On 11-Oct-2002, Paul Kienzle <address@hidden> wrote:

| Mine too :-(  From the toascii man page, I see that it is supposed to strip
| the top bit.

Yes, I just saw that too.  So I don't think we should change the
behavior of toascii.  But I've just made some changes that make Octave
behave as follows:

  octave:1> toascii (setstr ([-100, 100, 200, 300]))
  warning: range error for conversion to character value
  ans =

      0  100   72    0

  octave:2> abs (setstr ([-100, 100, 200, 300]))
  warning: range error for conversion to character value
  ans =

      0  100  200    0

(AFAIK, abs was originally the recommended way to convert a string to
ASCII in Matlab; maybe now they say to use double).

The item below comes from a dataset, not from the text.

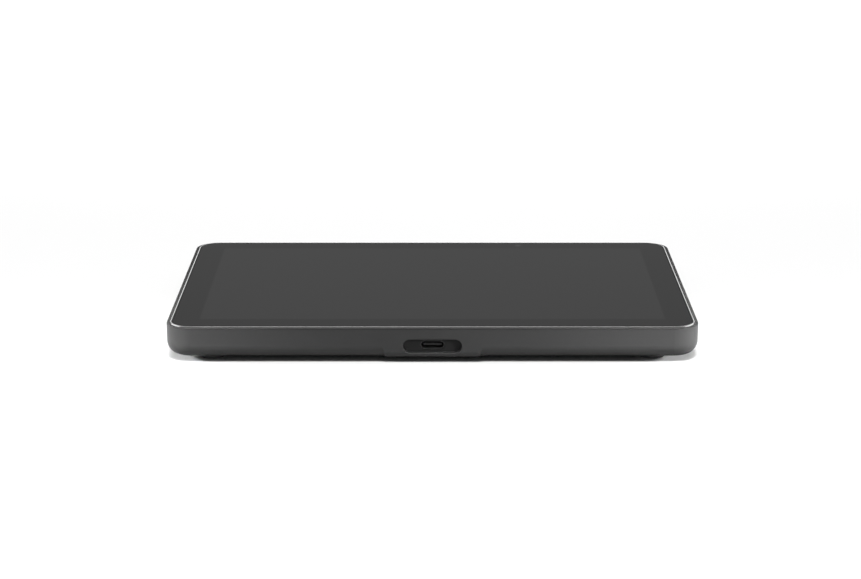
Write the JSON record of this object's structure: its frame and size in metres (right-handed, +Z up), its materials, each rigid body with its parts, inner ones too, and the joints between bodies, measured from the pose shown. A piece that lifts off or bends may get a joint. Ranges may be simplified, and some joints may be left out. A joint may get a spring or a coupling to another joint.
{
  "type": "smart home display",
  "caption": "Flat rectangular touch display lying on rubber feet, with a polished ring round the glass, a charging port in the front edge and push buttons in the back edge.",
  "frame": {"origin": "on the table, under the middle of the body's outline", "axes": "+X to the right along the long edge, +Y from the port edge to the button edge, +Z up out of the glass"},
  "size_m": [0.196, 0.131, 0.0136],
  "materials": {
    "housing": "satin, fine texture",
    "trim": "polished bevel",
    "cover_glass": "gloss, black print on the back",
    "port_plastic": "fine matte",
    "keys": "satin",
    "rubber": "matte",
    "steel": "plated",
    "black_steel": "black nickel",
    "brass": "knurled",
    "connector_core": "matte",
    "adhesive": "foam tape",
    "touch_film": "clear film",
    "lcd_glass": "polariser",
    "optical_film": "pearl",
    "acrylic": "clear",
    "reflector": "white",
    "tray_steel": "rolled",
    "led_strip": "matte",
    "foam": "foam",
    "chassis": "die cast",
    "circuit_board": "solder mask",
    "chip": "moulded",
    "shield": "tinned",
    "thermal_pad": "matte",
    "graphite": "graphite sheet",
    "component": "matte",
    "socket": "matte",
    "flat_cable": "polyimide",
    "speaker_box": "matte",
    "speaker_cone": "matte",
    "mesh": "woven",
    "wire": "satin",
    "switch": "matte",
    "microphone": "gold flash",
    "light_pipe": "clear",
    "antenna": "polyimide",
    "coax": "satin"
  },
  "bodies": {
    "base": {"rear_housing": "housing", "trim_ring": "trim", "cover_glass": "cover_glass", "foot_front_left": "rubber", "foot_front_right": "rubber", "foot_rear_left": "rubber", "foot_rear_right": "rubber", "mount_inserts": "brass", "port_bezel": "port_plastic", "usb_c_shell": "black_steel", "usb_c_tongue": "connector_core", "usb_board": "circuit_board", "glass_adhesive": "adhesive", "touch_sensor": "touch_film", "lcd_panel": "lcd_glass", "diffuser_films": "optical_film", "light_guide": "acrylic", "reflector_film": "reflector", "backlight_tray": "tray_steel", "backlight_led_strip": "led_strip", "display_foam_pads": "foam", "chassis": "chassis", "housing_screws": "steel", "self_tapping_screws": "steel", "main_board": "circuit_board", "soc_chip": "chip", "memory_chips": "chip", "shield_can": "shield", "soc_thermal_pad": "thermal_pad", "shield_thermal_pad": "thermal_pad", "heat_spreader": "graphite", "wifi_module": "shield", "mesh_radio_module": "shield", "power_components": "component", "ffc_connectors": "socket", "lcd_flex": "flat_cable", "touch_flex": "flat_cable", "usb_flex": "flat_cable", "button_flex": "flat_cable", "sensor_board": "circuit_board", "light_pipe": "light_pipe", "sensor_flex": "flat_cable", "speaker_left_enclosure": "speaker_box", "speaker_right_enclosure": "speaker_box", "speaker_left_driver": "speaker_cone", "speaker_right_driver": "speaker_cone", "speaker_meshes": "mesh", "speaker_wires": "wire", "button_board": "circuit_board", "tact_switches": "switch", "microphones": "microphone", "mic_boots": "rubber", "antennas": "antenna", "antenna_cables": "coax"},
    "mute_key": {"mute_button": "keys", "mute_plunger": "switch"},
    "volume_down_key": {"volume_down_button": "keys", "volume_down_plunger": "switch"},
    "volume_up_key": {"volume_up_button": "keys", "volume_up_plunger": "switch"}
  },
  "joints": [
    {"name": "mute_press", "type": "slide", "parent": "base", "child": "mute_key", "axis": [0, -1, 0], "range_m": [0, 0.0004], "stiffness_N_per_m": 2000, "springref_m": -0.0003},
    {"name": "volume_down_press", "type": "slide", "parent": "base", "child": "volume_down_key", "axis": [0, -1, 0], "range_m": [0, 0.0004], "stiffness_N_per_m": 2000, "springref_m": -0.0003},
    {"name": "volume_up_press", "type": "slide", "parent": "base", "child": "volume_up_key", "axis": [0, -1, 0], "range_m": [0, 0.0004], "stiffness_N_per_m": 2000, "springref_m": -0.0003}
  ]
}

I'm open to suggestions for better things to do with out of range
values other than converting to zero, but I'm afraid that anything
else will not be easy.

Matlab doesn't have this "problem" because character matrices are
stored as arrays of double values with a special flag set, so setstr
simply sets the flag and abs unsets it, which would preserve out of
range values, except that it also checks for negative values and
converts those to zero (with a warning).  I'm not sure why they don't
trap large values, since they don't seem too useful in strings.  For
example, I see this weird behavior:

  >> fprintf ('%s\n', setstr (100))
  d
  >> fprintf ('%s\n', setstr (400))
  4.000000e+02

Does this make any senes?

| Perhaps I will write a function double() to convert from characters to
| unsigned(?) numbers, but I don't need it for now.

Yes, we should probably have a double function for compatibility.

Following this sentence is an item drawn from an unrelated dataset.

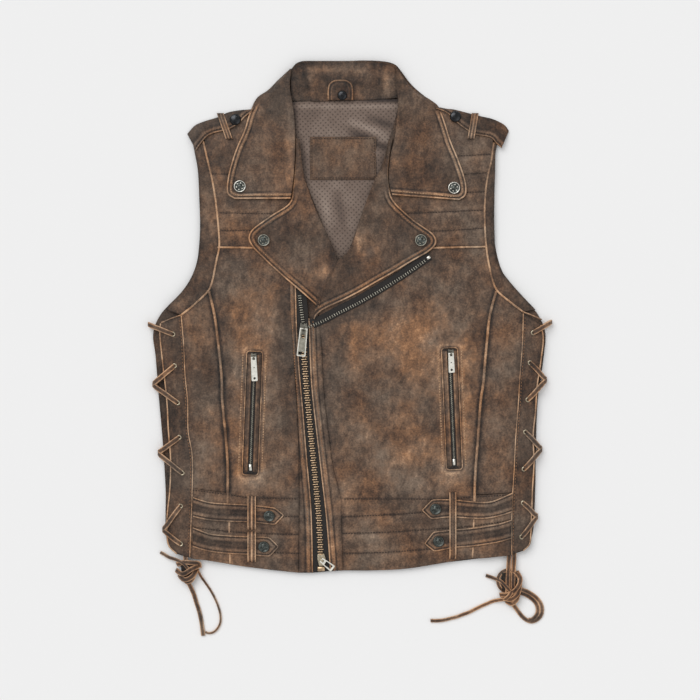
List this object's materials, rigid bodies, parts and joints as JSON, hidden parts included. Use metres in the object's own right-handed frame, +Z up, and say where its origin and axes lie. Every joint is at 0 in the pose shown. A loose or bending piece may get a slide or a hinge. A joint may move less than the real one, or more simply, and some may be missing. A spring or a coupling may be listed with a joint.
{
  "type": "leather vest",
  "caption": "Men's leather biker vest laid flat, with notched lapels, a diagonal zip, zipped pockets, quilted yokes and hem band, and laced sides.",
  "frame": {"origin": "on the surface the vest lies on, below the centre of the vest's box measured without the loose lace ends", "axes": "+Z up from the surface, +Y from the hem to the collar, +X to the viewer's right"},
  "size_m": [0.5237, 0.7487, 0.0142],
  "materials": {
    "leather": "distressed brown cow leather, worn lighter on folds and edges",
    "lining": "grey-brown knit lining with a grid of pin dots",
    "zip_tape": "black woven zip tape",
    "zip_brass": "antique brass, dull",
    "pull_nickel": "aged nickel, satin",
    "stud_metal": "gunmetal press stud caps, rubbed on the rim",
    "lace": "flat brown lacing with tan cut edges"
  },
  "bodies": {
    "vest": {"back_panel": "leather", "back_lining": "lining", "neck_patch": "leather", "front_left": "leather", "front_right": "leather", "yoke_left": "leather", "yoke_right": "leather", "side_front_left": "leather", "side_front_right": "leather", "eyelet_strip_left": "leather", "eyelet_strip_right": "leather", "armhole_band_left": "leather", "armhole_band_right": "leather", "hem_band_left": "leather", "hem_band_right": "leather", "placket_left": "leather", "placket_right": "leather", "zip_tape_main": "zip_tape", "zip_tape_right": "zip_tape", "lapel_left": "leather", "lapel_right": "leather", "collar_fall": "leather", "collar_stand": "leather", "pocket_welt_left": "leather", "pocket_welt_right": "leather", "hem_tab_left_upper": "leather", "hem_tab_left_lower": "leather", "hem_tab_right_upper": "leather", "hem_tab_right_lower": "leather", "tab_keeper_left_upper": "leather", "tab_keeper_left_lower": "leather", "tab_keeper_right": "leather", "epaulette_left": "leather", "epaulette_right": "leather", "hanger_tab": "leather", "collar_stud_left": "stud_metal", "collar_stud_right": "stud_metal", "lapel_stud_left": "stud_metal", "lapel_stud_right": "stud_metal", "slider_main": "zip_brass", "slider_bottom": "zip_brass", "slider_pocket_left": "zip_brass", "slider_pocket_right": "zip_brass", "lacing_left_top": "lace", "lacing_left_cross_1": "lace", "lacing_left_cross_2": "lace", "lacing_left_cross_3": "lace", "lacing_right_top": "lace", "lacing_right_cross_1": "lace", "lacing_right_cross_2": "lace", "lacing_right_cross_3": "lace", "lace_knot_left": "lace", "lace_knot_right": "lace", "lace_loop_left": "lace", "lace_loop_right": "lace", "lace_end_right": "lace"},
    "main_pull": {"pull_main": "pull_nickel"},
    "bottom_pull": {"pull_bottom": "pull_nickel"},
    "pocket_pull_left": {"pull_pocket_left": "pull_nickel"},
    "pocket_pull_right": {"pull_pocket_right": "pull_nickel"}
  },
  "joints": [
    {"name": "main_pull_hinge", "type": "hinge", "parent": "vest", "child": "main_pull", "pos_m": [-0.06, -0.016, 0.0099], "axis": [-0.9945, 0.1045, 0], "range_deg": [0, 165]},
    {"name": "bottom_pull_hinge", "type": "hinge", "parent": "vest", "child": "bottom_pull", "pos_m": [-0.037, -0.316, 0.0099], "axis": [-0.6157, -0.788, 0], "range_deg": [0, 165]},
    {"name": "pocket_pull_left_hinge", "type": "hinge", "parent": "vest", "child": "pocket_pull_left", "pos_m": [-0.125, -0.053, 0.0115], "axis": [-0.999, -0.0436, 0], "range_deg": [0, 165]},
    {"name": "pocket_pull_right_hinge", "type": "hinge", "parent": "vest", "child": "pocket_pull_right", "pos_m": [0.131, -0.048, 0.0115], "axis": [-0.999, -0.0436, 0], "range_deg": [0, 165]}
  ]
}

| Yes it will be painful because the system string functions and the
| consumers of charMatrix use char, and we don't want to replace them all, so
| casts will be sprinkled everywhere.

Maybe there aren't that many places where it really matters.
 
| I wonder how much more work it would be to support unicode?

I have no idea since I'm not really up to date on things like this.
But clues from others would be helpful.